Titiana a eu 18 ans en avril; maintenant qu’elle a l’habitude de gérer sa maladie, elle doit faire face à un nouveau défi à cause de son âge : celui de passer aux soins pour adultes à l’Hôpital général de Montréal.
Préparer la transition : un processus savamment orchestré
Bien avant ses 18 ans, Tatiana a été préparée pour le jour où elle ne pourrait plus être soignée à l’Hôpital de Montréal pour enfants; progressivement, elle a pris de plus en plus de responsabilités pour s’occuper elle-même de sa maladie. « Ça s’est fait lentement, explique-t-elle. J’ai commencé par faire moi-même le suivi de mes médicaments, puis à partir de 16 ans, je suis venue seule à mes rendez-vous. Maintenant, je m’occupe de presque tout ce qui a un lien avec mon lupus. »

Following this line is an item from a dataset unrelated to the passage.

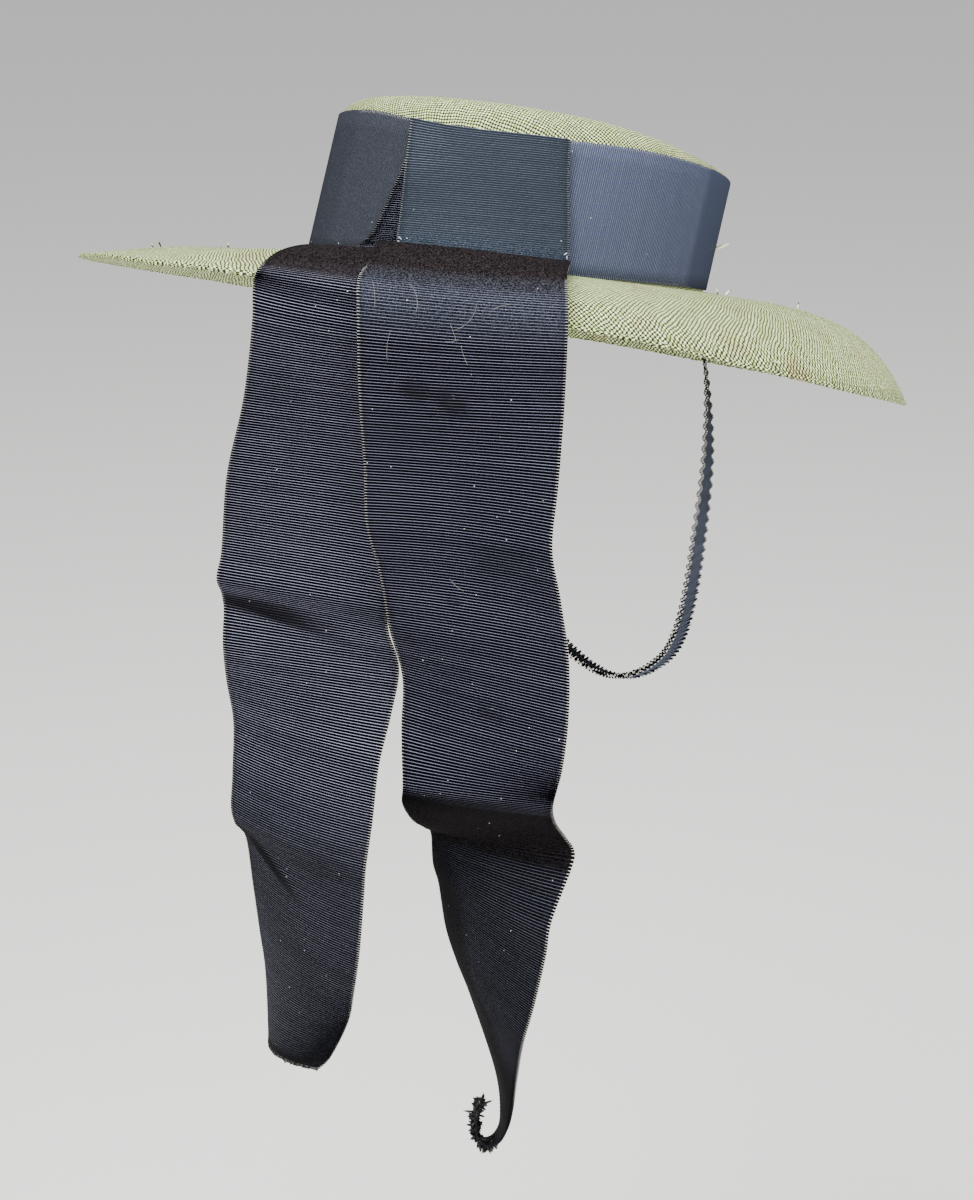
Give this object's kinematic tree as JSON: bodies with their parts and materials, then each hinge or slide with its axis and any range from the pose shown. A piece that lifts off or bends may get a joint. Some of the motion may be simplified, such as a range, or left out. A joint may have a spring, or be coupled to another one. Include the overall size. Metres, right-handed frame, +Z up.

« Le transfert progressif des responsabilités du parent au patient est important », explique sa pédiatre rhumatologue, la Dre Scuccimarri. « Nous tentons de faire en sorte que les patients et leur famille commencent tôt à penser à la transition vers les soins pour adultes afin que la transition se fasse le plus facilement possible. »
C’est ce mois-ci que Tatiana a fait sa première visite dans un hôpital pour adultes, quand la Dre Scuccimarri et toute l’équipe de rhumatologie pédiatrique de l’Hôpital de Montréal pour enfants l’ont accompagnée à la Division de rhumatologie pour adultes de l’Hôpital général de Montréal pour rencontrer son nouveau médecin, le Dr Christian Pineau.
Ces visites entre collègues des divisions de rhumatologie pour adultes et enfants ont lieu chaque trimestre afin de mieux acclimater les patients à leur nouvel environnement, et d’officialiser le transfert des soins médicaux du patient au nouveau site.
« D’ordinaire, nous passons un après-midi à l’Hôpital général de Montréal et nous prenons le temps de parcourir les antécédents médicaux du patient avec la nouvelle équipe de rhumatologie. Puis, nous présentons la nouvelle équipe au patient et à sa famille », explique la Dre Gaëlle Chédeville, la pédiatre rhumatologue qui s’occupe de la coordination de ces visites. « Résultat : le patient est mieux préparé à son nouvel environnement, et il existe un plan clair pour l’avenir. »
Pour sa part, Tatiana accueille favorablement le changement et dit que son expérience l’a amenée à envisager une carrière dans le domaine de la santé. « J’aimerais devenir infirmière », dit-elle. Elle pense faire une demande d’admission au programme de sciences infirmières du Collège Vanier l’automne prochain.